From my 5.23.12 review:
“I got out of the noon showing of Leos Carax’s Holy Motors about 100 minutes ago…holy moley! Holy Paris, holy Trip City, holy nocturne, holy inferno, holy freedom, holy holy, roly poly, put on the wackazoid. Holy white stretch limo. Holy wigs and fake beards and long nails and spirit gum. And holy Denis Lavant, Eva Mendez, Kylie Minogue and Michel Piccoli! Dali/Bunuel/Lynch/Carax live large. Welcome to Holy Nuttervile in the best, most spirit-releasing sense of that term.
“It’s basically a dreamscape movie about a possibly wealthy guy named Oscar (Lavant) whose job it is to tool around Paris in a big white limo and pretend to be other people, complete with first-rate makeup and latex and wigs and you-name-it.
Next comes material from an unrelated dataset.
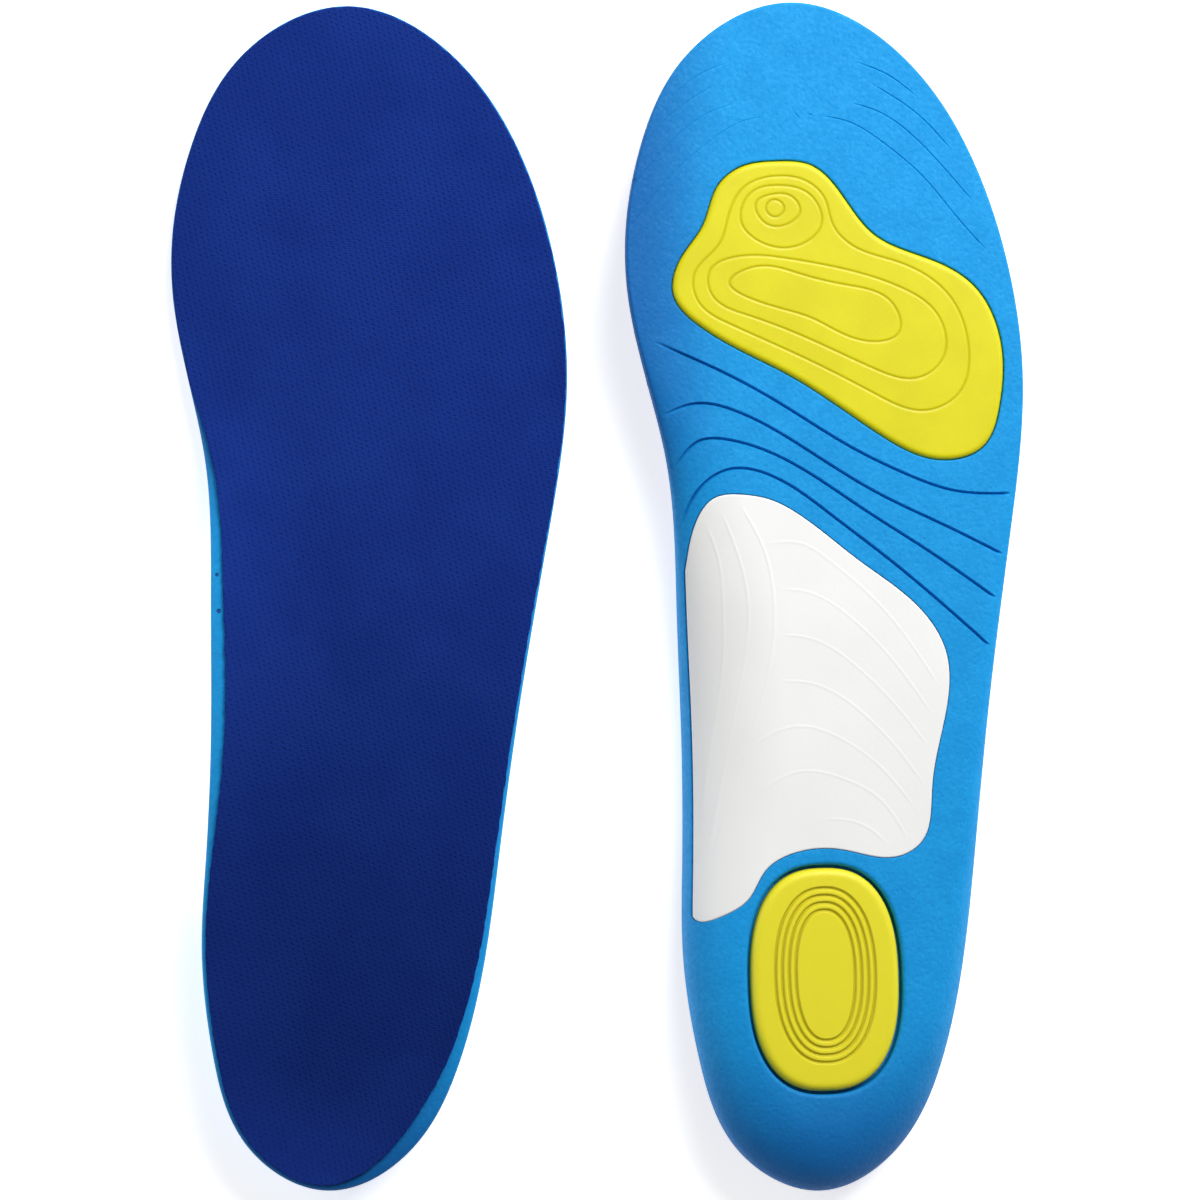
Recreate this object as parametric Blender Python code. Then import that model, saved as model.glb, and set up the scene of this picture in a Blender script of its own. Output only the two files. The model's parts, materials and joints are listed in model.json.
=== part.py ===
"""A pair of cushioned insoles, EU size 43: the right one lies cover up, the left one sole up.

Each insole is a moulded foam base under a knitted top cover, bonded by an adhesive film. The sole
side carries a forefoot gel pad, an arch shell and a heel gel pad, each glued into its own recess.
Both insoles have one shape: the left one is the right one mirrored. The foam bends across the flex
grooves behind the forefoot pad, so foam, film and cover are split there along one straight line,
and a hinge joins the halves.

The insole's own frame, in millimetres: X from the inner to the outer side of the foot, Y from the
heel to the toe, Z up from the faces of the gel pads.
"""

import math

import bmesh
import bpy
import numpy as np
from mathutils import Matrix, Vector
from mathutils.geometry import delaunay_2d_cdt

MM = 0.001  # metres in a millimetre

# Layers, from the top surface down.
COVER_THICKNESS = 0.9
FILM_THICKNESS = 0.2
LAYER_GAP = 0.1  # clearance between bonded layers
FOAM_DEPTH = COVER_THICKNESS + FILM_THICKNESS + 2 * LAYER_GAP  # foam top, below the cover's top
SOLE = 0.4  # height of the foam's flat sole
BAND_DROP = 0.8  # how far the foam falls from the cover's edge to the outline

# The insole's form, once round from the inner side of the ball. Each row is a place on the outline
# with the height of the rim there, the height that the outer wall climbs from the sole, the width
# of that wall, how far in the bowl of the top surface ends, and the width of bare foam at the rim.
RIM = (
    # x, y, rim, wall, flare, bowl, band
    (-47.2, 215.0, 5.0, 0.0, 4.0, 12.0, 0.0),  # ball, inner side
    (-44.2, 199.0, 5.5, 0.5, 6.0, 14.0, 0.0),
    (-38.0, 173.0, 9.5, 4.5, 14.0, 24.0, 1.9),
    (-35.5, 141.0, 17.0, 12.0, 21.0, 31.0, 3.2),
    (-34.5, 108.0, 21.0, 16.0, 22.0, 32.0, 3.4),  # top of the arch
    (-35.3, 78.0, 20.0, 15.0, 18.0, 29.0, 1.5),
    (-36.0, 58.0, 18.0, 13.0, 15.0, 26.0, 1.1),
    (-33.0, 32.0, 16.0, 11.0, 13.5, 23.0, 1.1),
    (-25.0, 11.0, 15.0, 10.0, 16.0, 22.0, 1.1),
    (-5.0, 0.0, 14.5, 10.0, 18.0, 22.0, 1.6),  # back of the heel
    (15.5, 11.0, 14.5, 10.0, 16.0, 21.0, 4.0),
    (25.5, 30.0, 14.0, 9.5, 12.5, 20.0, 3.1),
    (31.5, 56.0, 12.5, 8.0, 10.0, 19.0, 1.6),
    (34.3, 80.0, 10.5, 5.5, 7.0, 18.0, 1.0),
    (39.0, 120.0, 8.0, 3.0, 6.0, 16.0, 0.6),
    (45.0, 160.0, 6.2, 1.0, 5.0, 14.0, 0.3),
    (48.5, 194.0, 5.3, 0.2, 4.0, 12.0, 0.0),  # ball, outer side
    (45.0, 224.0, 5.0, 0.0, 4.0, 12.0, 0.0),
    (36.0, 250.5, 4.6, 0.0, 4.0, 12.0, 0.0),
    (22.0, 271.0, 4.3, 0.0, 4.0, 12.0, 0.0),
    (-6.0, 285.0, 4.2, 0.0, 4.0, 12.0, 0.0),  # tip of the toe
    (-33.0, 271.0, 4.3, 0.0, 4.0, 12.0, 0.0),
    (-43.5, 250.0, 4.6, 0.0, 4.0, 12.0, 0.0),
    (-47.4, 230.0, 4.9, 0.0, 4.0, 12.0, 0.0),
)
FLOOR = ((0.0, 6.5), (55.0, 6.6), (110.0, 7.6), (150.0, 6.8), (195.0, 5.2), (240.0, 4.8), (285.0, 4.2))
LEAST_BAND = 0.3  # the cover stops this far inside the foam's edge where no band shows
BOWL_POWER = 2.2
HEEL_CENTRE = (-3.0, 32.0)  # ends of the spine, which every ray across the insole starts from
TOE_CENTRE = (0.0, 238.0)
TURN_LENGTH = 40.0  # outline length counted for one radian round the heel or the toe
SIDE_RAYS = 15  # along each side
END_RAYS = 9  # between the sides, round the heel and again round the toe

# What the sole carries.
FOREFOOT_PAD = (
    (-10.6, 246.7), (-2.5, 245.8), (5.5, 237.9), (12.6, 229.0), (26.9, 222.6), (37.1, 216.2),
    (43.1, 203.2), (42.4, 187.1), (38.2, 177.6), (27.4, 174.5), (13.1, 180.5), (-9.1, 195.3),
    (-30.2, 207.1), (-36.7, 215.0), (-34.6, 223.5), (-29.0, 231.5), (-25.4, 240.5), (-18.8, 245.6),
)  # fmt: skip
FOREFOOT_PAD_THICKNESS = 2.0
FOREFOOT_PAD_GAP = 0.3
HEEL_PAD_CENTRE = (-4.3, 51.0)
HEEL_PAD_HALF = (18.0, 26.5)
HEEL_PAD_POWER = 2.5  # between an ellipse, 2, and a rectangle
HEEL_PAD_THICKNESS = 2.8
HEEL_PAD_GAP = 1.2
PAD_EDGE = 0.8  # rounding of a pad's lower edge
GLUE_THICKNESS = 0.16
GLUE_GAP = 0.12
GLUE_INSET = 2.0
ARCH_SHELL = (
    (-28.3, 166.0), (-21.4, 166.9), (-14.3, 165.5), (-6.3, 161.0), (6.8, 150.6), (22.0, 138.1),
    (27.5, 128.1), (26.8, 113.1), (23.1, 96.2), (19.9, 82.8), (14.2, 79.7), (1.1, 81.6),
    (-11.1, 81.2), (-18.3, 77.0), (-22.0, 71.0), (-28.9, 66.5), (-34.0, 65.7), (-35.5, 68.7),
    (-35.7, 90.7), (-35.4, 115.6), (-35.4, 140.5), (-34.2, 152.3), (-32.1, 161.1),
)  # fmt: skip
SHELL_THICKNESS = 1.3
SHELL_RIM_INSET = 1.2  # the shell's upper edge lies this far inside the outline
SHELL_GAP = 0.3
SHELL_ROWS = (3.0, 6.0, 10.5, 17.0, 25.0, 34.0, 43.0, 52.0)  # distances in from the inner outline
SHELL_ROW_STEP = 10.0

# Flex grooves across the sole, ahead of the split and behind it.
FRONT_GROOVE = (
    (-39.2, 202.6), (-24.2, 195.7), (-9.1, 186.9), (6.1, 177.5), (19.2, 171.0), (31.5, 167.0),
    (42.8, 166.1),
)  # fmt: skip
REAR_GROOVE = (
    (-34.0, 163.1), (-27.4, 171.4), (-17.3, 172.7), (-6.2, 166.5), (15.0, 150.0), (31.2, 137.0),
    (38.4, 129.5),
)  # fmt: skip
GROOVE_WIDTH = 1.0
GROOVE_DEPTH = 1.2
GROOVE_POINTS = 12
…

It’s the inner life of a mad director (i.e., Carax) who’s letting his imagination run wild.
“Who pays Oscar or why he would be rich doing this kind of thing, or why he goes home to a small white condo and has two chimpanzees for children instead of the two or three human kids he waves goodbye to in the beginning…forget all that. This movie is about playtime. Anything can, will and does happen, and reality has nothing to do with it. And yet it feels grounded in the stuff. It’s ‘loony’ but believable. And very handsomely shot.
“If only an American filmmaker was this mad, this imaginative, this unchained, this willing to leap. I wonder if any American has it in him or her to create something like this. If he or she did, Americans would probably say ‘what the fuck?’ and stay away in droves. It’s in the realm but well beyond anything David Lynch has ever done.”